Check against delivery!
Ladies and Gentlemen,
A new chapter of European research funding is being opened with the launch event of the European Research Council and the constituent meeting of its Scientific Council.
I would like to welcome you cordially to Berlin and I am pleased that this important European event is taking place under our EU Council Presidency.
The work of the Scientific Council will be characterized by something that has proven to be positive in Germany: the independence of science in selecting talents and projects to be funded. It is the prerequisite for scientific excellence as the only criterion for awarding funds. The best ideas will succeed in the European competition. This justifies the sovereignty of science vis-à-vis politics.
But politics also benefits. It is freed from inappropriate expectations which are detrimental to the criterion of excellence. Politics is gaining sovereignty by trusting science.
Politics and science have worked hand in hand in the development of the European Research Council. Science provided the kick-off; politics put it into practice. Outstanding personalities of the science community in the Member States form the Scientific Council. I would like to thank the colleagues in the Member States of the European Union for this important signal to science and I would like to thank the members of the Scientific Council for their willingness to become active in this central body of European research policy. I am optimistic that the European Research Council will become one of the most important science institutions of the European Union.
The new chapter in European research funding can at the same time become a new chapter in the development of the European Union, because research and innovation are important strategic factors for Europe's competitiveness. This was agreed in the Lisbonstrategy. Its implementation stands or falls on the greater commitment of the Member States and of industry in Europe to invest in research and development. This is the key to our future role, to more prosperity and social participation. We are looking at the entire value-added chain and are building new bridges between research and innovation.
There will be room for visions, for risk, for the best brains and for talents in Europe – this is how we understand the new possibility of funding basic research. Europeis in the midst of an international competition for talent. We therefore need successful structures and ideas for how to strengthen the common European Research Area and increase its attractiveness. The European Research Council is part and parcel of internationally competitive research in Europe.
To begin its work, the Scientific Council has taken the important decision of funding young, promising talents. The application period for young researchers ends in April. This funding line is an important signal to young talents in Europe. We want to offer them a perspective in the European Union and to promote research in Europe in the international competition for talent.
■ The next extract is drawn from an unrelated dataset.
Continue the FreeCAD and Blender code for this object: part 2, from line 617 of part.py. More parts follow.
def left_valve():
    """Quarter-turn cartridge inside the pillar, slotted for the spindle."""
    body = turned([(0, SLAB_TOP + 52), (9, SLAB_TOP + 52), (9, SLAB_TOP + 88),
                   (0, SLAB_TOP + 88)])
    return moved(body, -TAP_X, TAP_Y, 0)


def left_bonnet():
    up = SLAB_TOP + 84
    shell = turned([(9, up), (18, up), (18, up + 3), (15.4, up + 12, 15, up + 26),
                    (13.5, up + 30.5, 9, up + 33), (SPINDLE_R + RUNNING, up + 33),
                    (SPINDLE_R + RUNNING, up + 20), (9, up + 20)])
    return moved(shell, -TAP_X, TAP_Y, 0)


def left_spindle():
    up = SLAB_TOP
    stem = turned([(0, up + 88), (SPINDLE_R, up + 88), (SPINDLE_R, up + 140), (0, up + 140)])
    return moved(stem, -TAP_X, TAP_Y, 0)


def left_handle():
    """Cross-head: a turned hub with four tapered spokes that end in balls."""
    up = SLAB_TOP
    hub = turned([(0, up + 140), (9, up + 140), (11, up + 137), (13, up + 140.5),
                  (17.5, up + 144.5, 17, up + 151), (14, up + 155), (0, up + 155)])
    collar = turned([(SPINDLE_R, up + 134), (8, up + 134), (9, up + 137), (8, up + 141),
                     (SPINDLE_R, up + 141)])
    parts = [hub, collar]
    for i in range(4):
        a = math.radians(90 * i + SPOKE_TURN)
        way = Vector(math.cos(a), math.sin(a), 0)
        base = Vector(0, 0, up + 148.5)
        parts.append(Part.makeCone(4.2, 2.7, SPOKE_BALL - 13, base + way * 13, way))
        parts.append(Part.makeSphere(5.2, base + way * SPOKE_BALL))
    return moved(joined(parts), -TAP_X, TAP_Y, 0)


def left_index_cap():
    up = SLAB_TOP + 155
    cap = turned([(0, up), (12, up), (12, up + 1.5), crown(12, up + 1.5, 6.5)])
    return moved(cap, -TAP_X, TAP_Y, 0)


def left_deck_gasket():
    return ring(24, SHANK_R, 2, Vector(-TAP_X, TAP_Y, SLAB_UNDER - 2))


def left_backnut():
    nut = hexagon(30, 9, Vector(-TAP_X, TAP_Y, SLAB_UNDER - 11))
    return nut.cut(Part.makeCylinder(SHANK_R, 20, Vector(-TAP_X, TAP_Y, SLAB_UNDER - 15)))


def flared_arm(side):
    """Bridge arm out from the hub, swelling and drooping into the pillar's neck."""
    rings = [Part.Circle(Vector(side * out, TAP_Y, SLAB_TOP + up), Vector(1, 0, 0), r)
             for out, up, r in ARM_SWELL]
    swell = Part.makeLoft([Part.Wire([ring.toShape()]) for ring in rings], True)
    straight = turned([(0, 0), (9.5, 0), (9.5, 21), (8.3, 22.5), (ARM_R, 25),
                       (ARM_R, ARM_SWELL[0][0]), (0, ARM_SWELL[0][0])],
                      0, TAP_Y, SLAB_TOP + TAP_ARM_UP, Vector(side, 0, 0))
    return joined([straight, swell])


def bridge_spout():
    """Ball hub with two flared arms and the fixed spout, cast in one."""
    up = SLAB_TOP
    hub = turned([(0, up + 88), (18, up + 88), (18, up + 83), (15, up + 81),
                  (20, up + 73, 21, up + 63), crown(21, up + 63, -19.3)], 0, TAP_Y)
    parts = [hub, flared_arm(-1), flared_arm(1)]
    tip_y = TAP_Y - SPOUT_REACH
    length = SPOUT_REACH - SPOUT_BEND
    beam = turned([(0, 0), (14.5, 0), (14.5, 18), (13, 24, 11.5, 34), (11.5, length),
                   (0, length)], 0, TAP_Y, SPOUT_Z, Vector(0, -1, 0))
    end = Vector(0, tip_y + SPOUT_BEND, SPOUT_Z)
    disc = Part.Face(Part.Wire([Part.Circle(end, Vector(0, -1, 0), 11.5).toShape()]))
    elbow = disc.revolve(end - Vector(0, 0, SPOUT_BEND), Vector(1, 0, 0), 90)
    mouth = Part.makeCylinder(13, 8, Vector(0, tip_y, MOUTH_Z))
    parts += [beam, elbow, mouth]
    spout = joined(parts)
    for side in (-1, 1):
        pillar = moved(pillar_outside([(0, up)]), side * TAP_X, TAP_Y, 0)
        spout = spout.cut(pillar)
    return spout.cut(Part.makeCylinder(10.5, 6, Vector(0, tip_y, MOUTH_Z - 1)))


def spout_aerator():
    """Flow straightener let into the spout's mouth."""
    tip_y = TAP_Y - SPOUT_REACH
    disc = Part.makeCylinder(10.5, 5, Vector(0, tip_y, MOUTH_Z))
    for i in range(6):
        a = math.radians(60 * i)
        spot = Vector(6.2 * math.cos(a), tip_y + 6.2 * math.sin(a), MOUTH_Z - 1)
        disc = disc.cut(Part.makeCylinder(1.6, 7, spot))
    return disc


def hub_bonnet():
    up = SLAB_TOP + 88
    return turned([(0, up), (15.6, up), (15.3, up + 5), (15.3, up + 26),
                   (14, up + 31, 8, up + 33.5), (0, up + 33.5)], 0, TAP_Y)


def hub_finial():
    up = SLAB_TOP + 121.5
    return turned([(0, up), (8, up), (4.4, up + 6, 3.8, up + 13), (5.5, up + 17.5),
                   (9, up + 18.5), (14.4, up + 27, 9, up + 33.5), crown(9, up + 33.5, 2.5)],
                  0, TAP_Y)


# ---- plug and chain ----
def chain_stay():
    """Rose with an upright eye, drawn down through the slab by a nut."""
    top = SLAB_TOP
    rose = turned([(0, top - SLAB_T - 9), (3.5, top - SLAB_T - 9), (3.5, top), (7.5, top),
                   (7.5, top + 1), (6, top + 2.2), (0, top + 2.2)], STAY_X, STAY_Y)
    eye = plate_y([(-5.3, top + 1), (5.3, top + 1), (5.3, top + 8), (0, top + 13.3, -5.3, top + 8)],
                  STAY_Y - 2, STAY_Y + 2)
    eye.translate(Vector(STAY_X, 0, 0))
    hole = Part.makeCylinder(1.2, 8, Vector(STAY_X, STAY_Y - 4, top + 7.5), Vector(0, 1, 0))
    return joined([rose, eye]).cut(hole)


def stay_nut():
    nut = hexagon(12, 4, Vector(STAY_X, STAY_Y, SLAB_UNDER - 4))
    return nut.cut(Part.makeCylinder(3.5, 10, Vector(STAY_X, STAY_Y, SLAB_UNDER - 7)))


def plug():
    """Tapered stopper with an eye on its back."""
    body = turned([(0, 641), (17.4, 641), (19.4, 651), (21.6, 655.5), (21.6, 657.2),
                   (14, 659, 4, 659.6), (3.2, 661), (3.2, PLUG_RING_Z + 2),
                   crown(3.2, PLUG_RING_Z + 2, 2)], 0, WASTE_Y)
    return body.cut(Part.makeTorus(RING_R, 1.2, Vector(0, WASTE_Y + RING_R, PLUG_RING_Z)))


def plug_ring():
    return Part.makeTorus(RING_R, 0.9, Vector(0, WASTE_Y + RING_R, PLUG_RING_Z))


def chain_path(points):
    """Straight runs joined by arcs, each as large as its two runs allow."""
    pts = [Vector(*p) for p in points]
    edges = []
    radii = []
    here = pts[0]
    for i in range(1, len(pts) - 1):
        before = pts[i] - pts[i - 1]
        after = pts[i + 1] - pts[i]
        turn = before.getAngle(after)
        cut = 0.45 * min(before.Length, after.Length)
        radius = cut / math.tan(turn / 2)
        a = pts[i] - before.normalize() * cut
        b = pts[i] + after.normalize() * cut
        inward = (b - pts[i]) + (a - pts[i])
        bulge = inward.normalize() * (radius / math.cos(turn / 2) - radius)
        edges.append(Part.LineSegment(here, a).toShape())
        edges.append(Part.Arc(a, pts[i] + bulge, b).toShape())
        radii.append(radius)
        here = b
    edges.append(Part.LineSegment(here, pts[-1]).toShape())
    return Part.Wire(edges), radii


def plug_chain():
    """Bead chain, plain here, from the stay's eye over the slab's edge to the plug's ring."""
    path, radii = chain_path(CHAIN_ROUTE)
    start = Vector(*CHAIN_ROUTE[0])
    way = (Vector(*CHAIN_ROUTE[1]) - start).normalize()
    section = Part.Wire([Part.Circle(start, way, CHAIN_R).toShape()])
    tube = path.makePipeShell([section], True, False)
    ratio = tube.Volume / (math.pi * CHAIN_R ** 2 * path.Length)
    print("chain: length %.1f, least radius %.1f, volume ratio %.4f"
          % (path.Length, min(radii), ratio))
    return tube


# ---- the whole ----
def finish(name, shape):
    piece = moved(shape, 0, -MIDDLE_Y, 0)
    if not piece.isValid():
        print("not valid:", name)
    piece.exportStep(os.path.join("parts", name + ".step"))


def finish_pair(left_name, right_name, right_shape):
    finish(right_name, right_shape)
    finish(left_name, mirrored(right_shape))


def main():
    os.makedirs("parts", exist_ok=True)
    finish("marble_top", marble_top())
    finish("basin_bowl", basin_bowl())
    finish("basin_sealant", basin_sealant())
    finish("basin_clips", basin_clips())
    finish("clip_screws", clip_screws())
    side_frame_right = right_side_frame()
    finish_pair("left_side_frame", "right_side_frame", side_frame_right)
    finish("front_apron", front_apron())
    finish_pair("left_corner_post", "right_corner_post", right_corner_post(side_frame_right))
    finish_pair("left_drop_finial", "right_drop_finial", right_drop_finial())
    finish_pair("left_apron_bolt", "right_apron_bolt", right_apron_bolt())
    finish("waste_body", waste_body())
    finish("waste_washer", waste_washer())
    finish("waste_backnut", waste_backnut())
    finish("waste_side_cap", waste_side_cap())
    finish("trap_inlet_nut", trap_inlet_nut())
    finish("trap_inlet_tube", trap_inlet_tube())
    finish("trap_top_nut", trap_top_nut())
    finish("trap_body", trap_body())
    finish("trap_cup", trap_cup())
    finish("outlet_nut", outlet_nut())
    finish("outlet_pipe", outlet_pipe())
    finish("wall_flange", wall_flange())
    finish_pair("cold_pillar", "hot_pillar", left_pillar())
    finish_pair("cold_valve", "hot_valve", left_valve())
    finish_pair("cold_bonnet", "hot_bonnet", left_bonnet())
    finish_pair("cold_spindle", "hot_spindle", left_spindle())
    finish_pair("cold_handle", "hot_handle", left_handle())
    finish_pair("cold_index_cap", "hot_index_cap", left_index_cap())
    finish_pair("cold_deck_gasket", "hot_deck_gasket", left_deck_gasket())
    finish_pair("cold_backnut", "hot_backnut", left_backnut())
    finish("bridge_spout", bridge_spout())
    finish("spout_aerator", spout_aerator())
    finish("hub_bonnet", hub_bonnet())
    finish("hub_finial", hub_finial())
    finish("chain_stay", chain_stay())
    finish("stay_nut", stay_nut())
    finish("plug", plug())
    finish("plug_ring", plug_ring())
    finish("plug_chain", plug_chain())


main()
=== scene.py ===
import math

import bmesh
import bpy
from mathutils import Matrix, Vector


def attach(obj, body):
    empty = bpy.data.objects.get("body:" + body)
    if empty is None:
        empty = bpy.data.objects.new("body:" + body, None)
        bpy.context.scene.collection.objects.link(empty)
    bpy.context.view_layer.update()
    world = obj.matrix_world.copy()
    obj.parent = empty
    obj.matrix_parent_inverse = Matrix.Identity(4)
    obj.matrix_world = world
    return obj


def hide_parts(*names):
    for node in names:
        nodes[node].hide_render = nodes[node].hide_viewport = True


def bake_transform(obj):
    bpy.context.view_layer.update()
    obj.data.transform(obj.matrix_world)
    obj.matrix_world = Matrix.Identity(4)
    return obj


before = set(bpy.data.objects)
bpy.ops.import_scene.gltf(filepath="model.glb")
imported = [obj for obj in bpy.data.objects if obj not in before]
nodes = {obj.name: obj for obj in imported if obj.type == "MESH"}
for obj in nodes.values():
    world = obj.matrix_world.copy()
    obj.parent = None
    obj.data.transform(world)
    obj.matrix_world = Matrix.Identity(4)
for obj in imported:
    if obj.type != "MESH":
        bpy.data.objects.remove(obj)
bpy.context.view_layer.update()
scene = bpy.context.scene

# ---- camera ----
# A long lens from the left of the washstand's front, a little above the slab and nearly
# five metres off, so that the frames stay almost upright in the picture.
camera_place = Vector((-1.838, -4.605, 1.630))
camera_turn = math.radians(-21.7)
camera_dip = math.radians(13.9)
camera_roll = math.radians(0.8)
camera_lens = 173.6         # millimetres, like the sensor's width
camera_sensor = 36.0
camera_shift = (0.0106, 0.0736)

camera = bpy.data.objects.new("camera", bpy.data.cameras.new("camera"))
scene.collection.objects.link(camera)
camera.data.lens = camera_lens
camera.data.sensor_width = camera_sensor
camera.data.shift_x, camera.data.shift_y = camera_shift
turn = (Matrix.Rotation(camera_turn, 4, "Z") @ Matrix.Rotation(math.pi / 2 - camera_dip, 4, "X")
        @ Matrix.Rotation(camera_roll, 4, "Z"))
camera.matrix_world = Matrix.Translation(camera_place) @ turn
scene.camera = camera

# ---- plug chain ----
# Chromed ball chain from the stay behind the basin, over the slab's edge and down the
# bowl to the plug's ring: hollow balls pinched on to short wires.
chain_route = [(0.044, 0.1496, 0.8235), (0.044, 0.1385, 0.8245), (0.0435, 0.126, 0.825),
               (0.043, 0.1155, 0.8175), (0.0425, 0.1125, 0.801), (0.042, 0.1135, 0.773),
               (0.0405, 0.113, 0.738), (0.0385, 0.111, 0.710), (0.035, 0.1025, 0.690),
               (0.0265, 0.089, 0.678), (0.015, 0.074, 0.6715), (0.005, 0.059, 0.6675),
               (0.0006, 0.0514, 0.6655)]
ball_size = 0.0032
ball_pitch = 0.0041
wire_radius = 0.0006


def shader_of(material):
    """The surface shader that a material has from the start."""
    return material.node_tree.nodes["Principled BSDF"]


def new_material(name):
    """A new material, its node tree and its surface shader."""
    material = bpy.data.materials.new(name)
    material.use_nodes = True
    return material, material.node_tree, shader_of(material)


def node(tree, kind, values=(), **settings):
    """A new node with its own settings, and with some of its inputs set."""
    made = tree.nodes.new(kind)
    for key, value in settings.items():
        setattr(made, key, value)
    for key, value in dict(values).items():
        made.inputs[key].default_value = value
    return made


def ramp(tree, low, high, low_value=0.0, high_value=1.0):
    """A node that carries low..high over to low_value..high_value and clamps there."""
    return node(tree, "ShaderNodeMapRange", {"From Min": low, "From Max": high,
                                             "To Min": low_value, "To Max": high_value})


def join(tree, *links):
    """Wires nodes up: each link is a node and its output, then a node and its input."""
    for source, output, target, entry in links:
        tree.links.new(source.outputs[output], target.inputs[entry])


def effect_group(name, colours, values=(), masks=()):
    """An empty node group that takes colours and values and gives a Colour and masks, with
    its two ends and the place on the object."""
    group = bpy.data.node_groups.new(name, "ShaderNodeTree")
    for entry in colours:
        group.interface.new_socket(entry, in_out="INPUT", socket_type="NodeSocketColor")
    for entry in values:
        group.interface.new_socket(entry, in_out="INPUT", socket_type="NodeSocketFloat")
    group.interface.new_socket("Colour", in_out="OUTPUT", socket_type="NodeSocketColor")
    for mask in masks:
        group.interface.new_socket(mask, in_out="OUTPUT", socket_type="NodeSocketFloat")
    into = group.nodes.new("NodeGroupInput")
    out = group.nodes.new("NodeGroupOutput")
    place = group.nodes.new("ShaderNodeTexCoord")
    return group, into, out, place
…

This course the Council has thus set will have a lasting impact, as will the fact that for the first time ever in the history of the Research Framework Programme the emphasis of European research funding is no longer on industrial research only but also puts basic research on the European agenda.
By funding open-topic projects in the sense of frontier research, we are creating an instrument in the European Union for identifying the most creative minds. The best researchers will be selected and funded in a targeted way. In this way, the European Research Council will trigger an unparalleled dynamism in Europe and beyond.
With the 7th Research Framework Programme, we are pooling European research efforts and are creating a central platform for the most important research topics. The 7th Research Framework Programme is not only the largest research funding programme worldwide but, above all, constitutes an important contribution to successful innovation and research policy in Europe. With a budget of 54 billion Euro, it is the longest and best equipped Framework Programme to date. However, this does not answer all desires in research policy. We need further growth rates in the time after 2013.
The longer duration of the Framework Programme will ensure greater continuity of topics and processes. We now have a good basis for the further development of the European Research Area.
"We cannot stand still when the world around us is moving", wrote Jean Monnet in his memoirs. 50 years after the signing of the Treaties of Rome, concentration on the innovative powers of research and development in Europe has become part of the process of enhancing the European Union which strengthens its inner stability and appeal in international competition. This is why I said that the new chapter of research funding is also a new chapter in the further development of the European Union.
I would like to thank all those who have contributed to this development. I am pleased that Professor Winnacker has accepted the position of the first Secretary General of the European Research Council and wish him all the best – just as I wish you, Professor Kafatos, the President of the Council, and the members of the Scientific Council all the best and every success.